Bitcoin boosters are betting that the same will happen with Bitcoin. The “raw” bitcoin network isn’t very accessible, but startups like Coinbase and Bitpay are slowly fixing that. Some day soon, someone may develop Bitcoin’s “killer app,” a program that provides a financial service that has clear advantages over conventional banking. That might be an international money-transfer network with lower fees, a practical system for online micropayments, or something else that no one has thought of before.
Q. COULD BITCOINS EVER REPLACE CONVENTIONAL MONEY?

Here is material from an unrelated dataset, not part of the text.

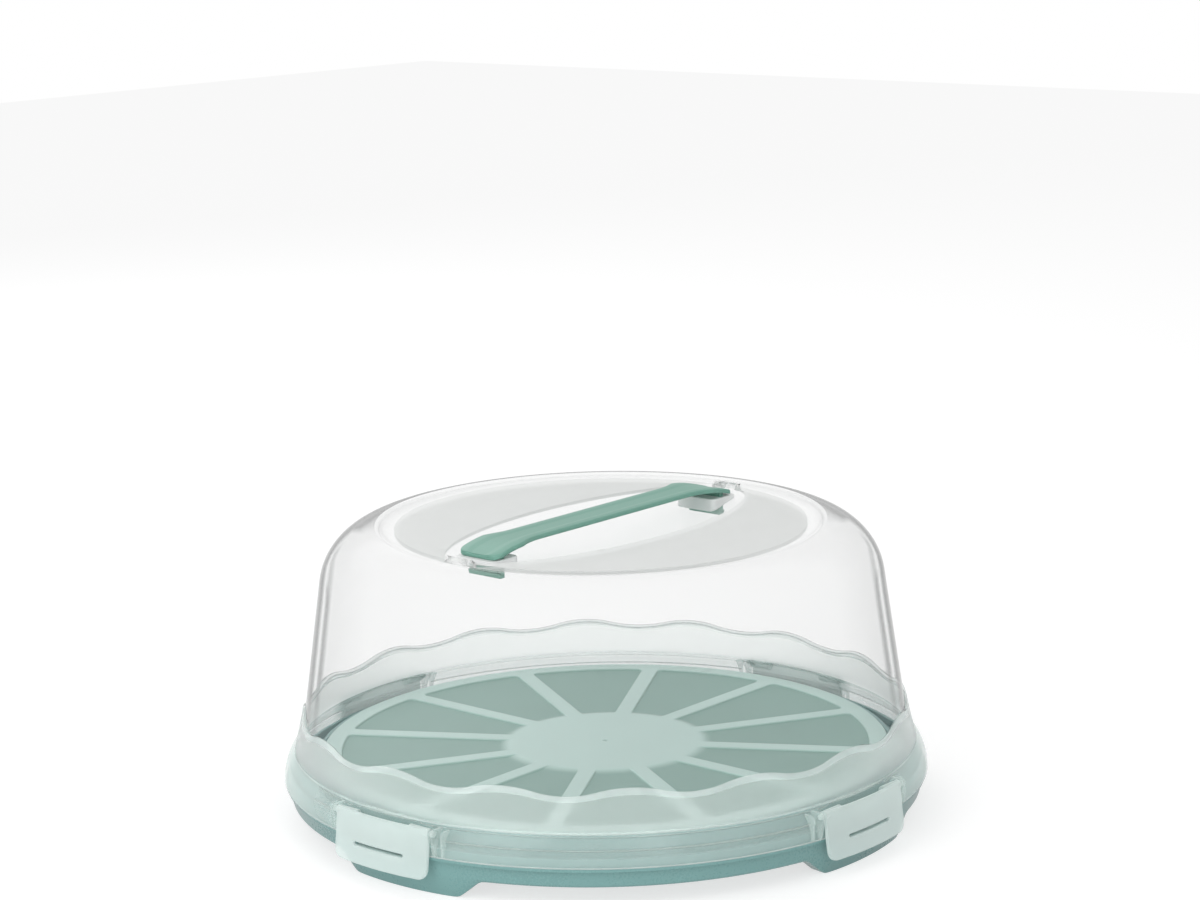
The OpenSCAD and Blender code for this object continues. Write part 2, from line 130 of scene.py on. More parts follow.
class PlateSizes(bpy.types.PropertyGroup):
    """Sizes of the serving plate."""

    portions: whole("Portions", "Panels marked on the plate", 12)
    hub_r: length("Hub radius", "Radius of the plate's plain middle", 0.05)
    spoke_w: length("Spoke width", "Width of the bar between two portions", 0.0085)
    border_w: length("Border width", "Width of the plate's raised border", 0.010)
    panel_depth: length("Panel depth", "Depth of a panel below the bars", 0.001)
    panel_round_r: length("Panel corner", "Corner radius of a panel", 0.004)
    panel_wall: length("Panel wall", "Width of the slope round a panel", 0.0008)
    hub_ramp: length("Hub ramp", "Width of the slope from a panel up to the hub", 0.008)
    edge: length("Edge bevel", "Bevel of the plate's edge", 0.0008)


class LidSizes(bpy.types.PropertyGroup):
    """Sizes of the clear dome lid."""

    wall_t: length("Wall thickness", "Wall thickness of the lid", 0.002)
    skirt_h: length("Skirt height", "From the lip to the crease", 0.0161)
    skirt_round_r: length("Skirt rounding", "Radius of the skirt's rounding", 0.0247)
    band_h: length("Band height", "From the crease to the middle of the wavy edge", 0.0194)
    band_lean: length("Band lean", "How far the band draws in", 0.0049)
    band_curve: number("Band curve", "Bend of the band", 1.25)
    band_step: length("Band step", "How far the band stands out of the wall", 0.0013)
    waves: whole("Waves", "Waves round the band's edge", 16)
    wave_amp: length("Wave height", "Height of a wave above the edge's middle", 0.002)
    wall_draft: angle("Wall draft", "Lean of the dome's wall from upright", 8.3)
    shoulder_r: length("Shoulder radius", "Rounding at the dome's shoulder", 0.033)
    top_sink: length("Top sink", "Depth of the flat top below the shoulder ring", 0.002)
    top_slope_w: length("Top slope", "Width of the slope down to the flat top", 0.0057)
    recess_margin: length("Recess margin", "Gap from the recess's ends to the top's edge", 0.0015)
    recess_half_w: length("Recess half width", "Half width of the hand recess", 0.0465)
    recess_depth: length("Recess depth", "Depth of the hand recess", 0.016)
    columns: whole("Columns", "Sections round the dome", 480)


class HandleSizes(bpy.types.PropertyGroup):
    """Sizes of the strap handle."""

    end_half_w: length("End half width", "Half width of the handle at its ends", 0.0143)
    mid_half_w: length("Middle half width", "Half width of the handle in its middle", 0.0108)
    neck_half_l: length("Neck half length", "Half length of the handle's narrow part", 0.060)
    flare_r: length("Flare radius", "Radius of the curve where the handle widens", 0.038)
    top_gap: length("Top gap", "From the top of the packed handle down to the strap's top", 0.0004)
    thick: length("Thickness", "Thickness of the handle", 0.0025)
    flat_half_l: length("Flat half length", "Half length of the handle's flat part", 0.070)
    drop: length("Drop", "How far the handle's ends bend down", 0.0043)
    round_r: length("End corner", "Corner radius of the handle's ends", 0.005)
    dish: length("Dish", "Depth of the shallow dish along the handle's top", 0.0004)
    edge_r: length("Edge rounding", "Rounding of the handle's long edges", 0.001)
    leg_inset: length("Leg inset", "From the handle's end to the middle of its leg", 0.007)
    leg_t: length("Leg thickness", "Thickness of a leg", 0.003)
    leg_w: length("Leg width", "Width of a leg", 0.022)
    leg_gap: length("Leg gap", "Gap round a leg in its slot", 0.0003)
    barb: length("Barb", "Step of the barb that holds a leg", 0.0012)
    barb_h: length("Barb height", "Height of that barb", 0.0026)
    pad_half_l: length("Pad half length", "Half length of the pad under a handle end", 0.010)
    pad_half_w: length("Pad half width", "Half width of that pad", 0.0135)
    pad_gap: length("Pad gap", "Gap between the pad and the handle", 0.0001)


class ClipSizes(bpy.types.PropertyGroup):
    """Sizes of a hinged clip and of the lugs that hold it."""

    half_w: length("Half width", "Half width of a clip", 0.032)
    thick: length("Thickness", "Thickness of a clip's plate", 0.002)
    tab_lean: length("Tab lean", "How far the finger tab leans out", 0.0016)
    tab_round_r: length("Tab corner", "Corner radius of the finger tab", 0.005)
    lip_gap: length("Lip gap", "Gap between a clip's plate and the lid's lip", 0.0007)
    hook_half_w: length("Hook half width", "Half width of a clip's hook", 0.017)
    hook_r: length("Hook radius", "Radius of the hook's inner edge", 0.1698)
    hook_top: length("Hook drop", "From the lid's lip down to the hook's top", 0.0023)
    hook_h: length("Hook height", "Height of a clip's hook", 0.003)
    slot_h: length("Slot height", "Height of the slot above the hook", 0.0017)
    axis_r: length("Axis radius", "Distance of the hinge axis from the middle", 0.1692)
    axis_h: length("Axis height", "Height of the hinge axis above the lip", 0.0122)
    barrel_r: length("Barrel radius", "Radius of a clip's hinge barrel", 0.0024)
    barrel_l: length("Barrel length", "Length of the barrel at each end of a clip", 0.014)
    pin_r: length("Pin radius", "Radius of a clip's hinge pin", 0.0015)
    pin_l: length("Pin length", "Length of a clip's hinge pin", 0.0028)
    pocket_gap: length("Pocket gap", "Gap round a barrel in its pocket", 0.0005)
    end_gap: length("End gap", "Gap between a clip's end and its lug", 0.001)
    lug_t: length("Lug thickness", "Thickness of a lug", 0.0022)
    lug_proud: length("Lug foot", "How far a lug stands out of the lip at its foot", 0.0004)
    lug_gap: length("Lug gap", "Gap between a lug and its outer rib", 0.0026)
    rib_t: length("Rib thickness", "Thickness of the outer rib", 0.0016)
    rib_back: length("Rib back", "How far the outer rib stays behind its lug", 0.0026)
    rib_top: length("Rib top", "Height of the outer rib above the hinge axis", 0.0016)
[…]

A. It’s possible, but it doesn’t seem very likely. People want to use the currency that most other people use, and in the United States that’s going to be U.S. dollars for the foreseeable future. And that’s a good thing: if Bitcoin became the standard currency of the U.S. economy, then its fixed money supply would create a serious risk of the next economic downturn snowballing into a depression.
However, there could be a lot of room for Bitcoin to complement conventional financial networks. After all, Paypal gained traction because the conventional financial networks of the day weren’t meeting all of users’ needs. Bitcoin’s open architecture could allow it to be even more disruptive. People are unlikely to ever eschew conventional financial networks altogether, but there could be a substantial market for Bitcoin-based services that perform certain services more effectively or affordable than conventional alternatives.